Your objective: Locate the line that contains "List this object's". Print it and each following line through the end of the listing, verbatim, and nothing more.

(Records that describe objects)
○ ○ ○ ○ ○

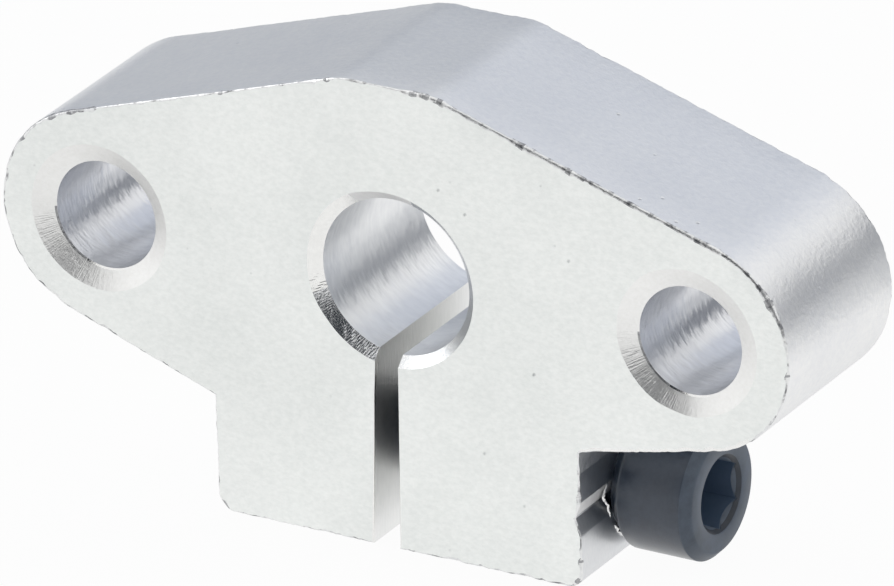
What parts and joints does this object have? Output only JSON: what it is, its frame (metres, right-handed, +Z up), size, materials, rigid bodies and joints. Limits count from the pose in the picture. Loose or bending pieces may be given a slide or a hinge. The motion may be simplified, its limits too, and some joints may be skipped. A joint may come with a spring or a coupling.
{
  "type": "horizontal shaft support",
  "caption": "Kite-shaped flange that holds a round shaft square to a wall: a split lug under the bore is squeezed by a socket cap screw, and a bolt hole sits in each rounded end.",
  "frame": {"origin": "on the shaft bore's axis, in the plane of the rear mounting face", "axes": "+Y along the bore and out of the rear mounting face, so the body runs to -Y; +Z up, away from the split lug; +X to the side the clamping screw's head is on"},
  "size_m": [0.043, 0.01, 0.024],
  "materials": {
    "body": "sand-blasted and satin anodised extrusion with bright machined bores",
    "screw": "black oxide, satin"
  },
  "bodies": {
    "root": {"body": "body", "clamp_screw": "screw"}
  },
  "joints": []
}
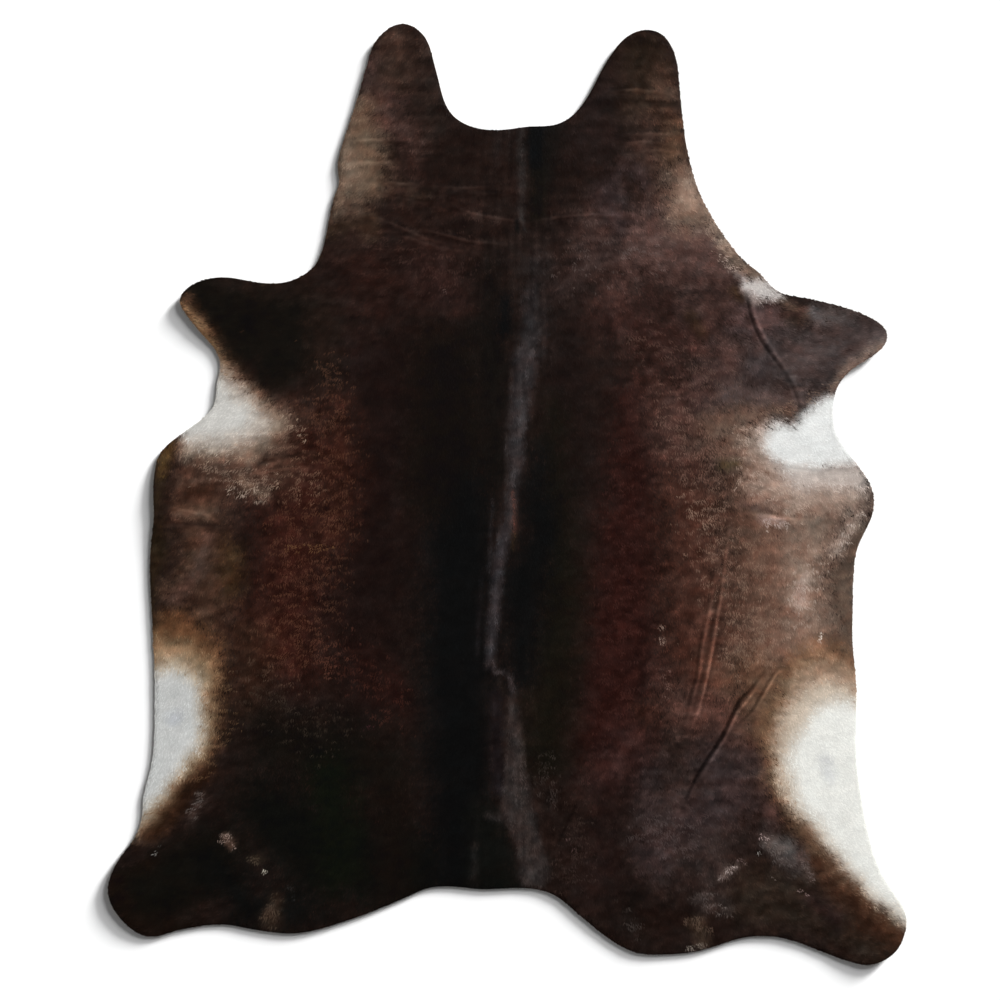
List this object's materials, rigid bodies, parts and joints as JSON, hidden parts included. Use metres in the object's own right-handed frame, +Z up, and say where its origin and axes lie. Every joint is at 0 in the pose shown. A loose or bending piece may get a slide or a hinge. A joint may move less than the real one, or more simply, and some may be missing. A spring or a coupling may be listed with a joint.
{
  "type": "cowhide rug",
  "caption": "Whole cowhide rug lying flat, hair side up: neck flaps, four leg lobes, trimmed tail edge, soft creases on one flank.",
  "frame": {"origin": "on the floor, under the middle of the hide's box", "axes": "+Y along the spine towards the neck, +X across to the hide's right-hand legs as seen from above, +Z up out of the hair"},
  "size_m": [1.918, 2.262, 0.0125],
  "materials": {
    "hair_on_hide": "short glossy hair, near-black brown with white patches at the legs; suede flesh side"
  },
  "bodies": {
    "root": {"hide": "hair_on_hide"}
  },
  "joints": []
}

○ ○ ○ ○ ○

Task output:
List this object's materials, rigid bodies, parts and joints as JSON, hidden parts included. Use metres in the object's own right-handed frame, +Z up, and say where its origin and axes lie. Every joint is at 0 in the pose shown. A loose or bending piece may get a slide or a hinge. A joint may move less than the real one, or more simply, and some may be missing. A spring or a coupling may be listed with a joint.
{
  "type": "cowhide rug",
  "caption": "Whole cowhide rug lying flat, hair side up: neck flaps, four leg lobes, trimmed tail edge, soft creases on one flank.",
  "frame": {"origin": "on the floor, under the middle of the hide's box", "axes": "+Y along the spine towards the neck, +X across to the hide's right-hand legs as seen from above, +Z up out of the hair"},
  "size_m": [1.918, 2.262, 0.0125],
  "materials": {
    "hair_on_hide": "short glossy hair, near-black brown with white patches at the legs; suede flesh side"
  },
  "bodies": {
    "root": {"hide": "hair_on_hide"}
  },
  "joints": []
}